Mia ist eine Hauptfigur, die sich in keiner der ihr angebotenen Welt- und Lebensentwürfe zuhause fühlen kann und ihre eigene Welt bleibt den anderen genauso unerreichbar, fremd und lächerlich. Kompositorisch war es für mich erstrebenswert, eben genau jene unzugängliche und geheimnisvolle Welt den Zuhörer*innen auf sinnliche Weise erfahrbar zu machen; den Schlüssel zu dieser Welt zu finden, und sie auf subtile Art und Weise immer wieder auch in die anderen Welten hineinwachsen zu lassen; somit leise anzudeuten (nicht missionarisch hinauszuschreien), dass dereinst diese geheime Welt der Pflanzen alles umschlungen haben wird, was zunächst so stark und vereinnahmend zu sein scheint. So verhält es sich in dieser Oper mit dem musikalischen Geschehen ähnlich wie mit Pflanzen in der Natur: Man muss ihnen Zeit geben, damit sie sich ihren Weg ebnen, um sich voll entfalten zu können.
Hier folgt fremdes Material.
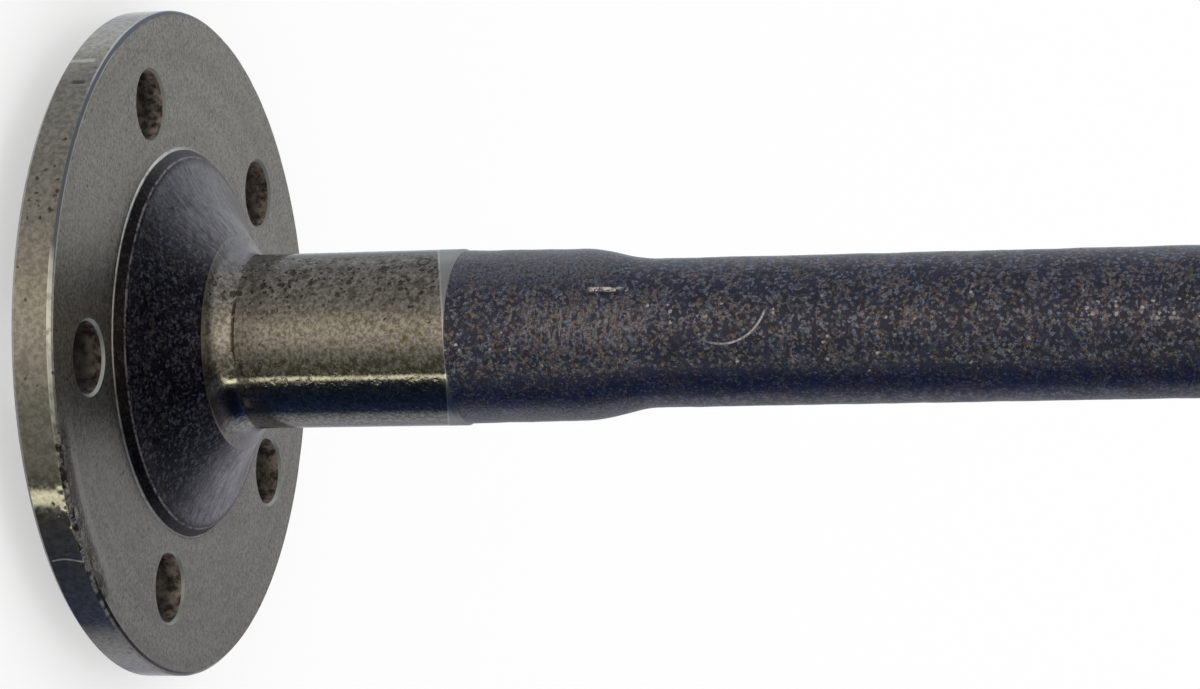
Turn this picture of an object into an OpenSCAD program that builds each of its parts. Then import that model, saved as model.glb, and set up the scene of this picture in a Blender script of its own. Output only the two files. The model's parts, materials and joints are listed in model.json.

Selbst unwirtliche Bedingungen halten sie nicht von ihrem stillen Streben ab, konsequent ihr Netz weiter zu flechten.

Den Bühnenfiguren steht ein (gesichtsloses) Vokalensemble im Graben gegenüber. Diesem ist weder Handlung noch Text zugewiesen, dafür ist es das wichtigste musikalische Bindeglied zwischen der instrumentalen und vokalen Klangwelt und auf einer anderen Ebene auch der Wegweiser in die klangliche Welt der Pflanzen.

Das Vokalensemble vermittelt aber auch zwischen Instrumentalensemble und den solistischen Bühnenfiguren. An dramaturgisch wichtigen Punkten verschmelzen die Sänger*innen des Solist*innenensembles mit den Stimmen des Vokalensembles: zunächst noch von der Bühne herab und danach zusehends auch hinter der Bühne. Die Metamorphose der teilweise abstoßenden Bühnenfiguren wird dadurch eingeleitet.

Allerdings geht es in meiner Vorstellung in dieser Metamorphose weniger um eine Umwandlung der einzelnen Personen, sondern vor allem ein Überwachsen, ein Zudecken, ein Überwuchern der unsozialen, kalten und abweisenden Welt per se: die Bühnenfiguren – und mit ihnen auch die Härte der kapitalistischen Welt – verschwinden zusehends, werden von Pflanzen musikalisch umrankt, in eine andere Welt hineingezogen. Diese Welt ist subtiler, empathischer, stiller und reflexiver. Sie ist ein Imaginationsraum, der zur utopischen Realität werden darf.

Diese inneren Bilder bedingen eine kompositorische Arbeit, die mit klaren instrumentalen und vokalen Farben, erweiterbaren Fragmenten, wiedererkennbaren Flächen, zarten und starken Linien sowie affektiven Stimmungen arbeitet. Wichtig war mir in diesem Zusammenhang vor allem eine harmonische Sprache, die modulationsfähig ist und die teilweise auch modale Anklänge beinhaltet, die von einem slawischen Volkslied stammen, das zur harmonischen Klammer der Oper wird. Es ist eine ähnliche Drehscheibe zwischen den Welten wie das Vokalensemble.

Das kompositorische Material wird in mehreren Schichten und auf unterschiedlichste Weise kombiniert und musste flexibel genug sein, um in mehreren Ebenen auftauchen und sich auch gegenseitig überwuchern zu können. Formal ist es mit diesem Material und der Setzweise möglich, ein Wurzelwerk zu schaffen, das zwar von starken Kontrasten unterbrochen wird, aber immer wieder an die Oberfläche zurückkommt.

Wenn ich eine Vision mit meiner Komposition verfolge, dann vielleicht diejenige, dass die Pflanzen, musikalisch gesprochen, nicht Besitz von der realen Welt ergreifen. Im Gegenteil: Sie sorgen dafür, dass diese Welt besser und lebenswerter wird. Sie heilen sie von innen heraus, indem sie mit ihren Wurzeln Risse kitten, mit ihren Blättern ein schützendes Dach schaffen, mit ihrem Moos eine weiche Unterlage liefern. Würden wir sie einfach machen lassen, würden wir mehr von ihnen zurückbekommen, als wir ihnen jemals gegeben haben. In diesem Sinne ist auch das sparsame kompositorische Material zu verstehen, das wenig braucht, um sich entfalten zu können. Am Ende entsteht eine klangliche Utopie, getrieben von der Sehnsucht nach einer lebenswerten Natur, die sich jenen Raum nehmen darf, der ihr ohnehin gehört.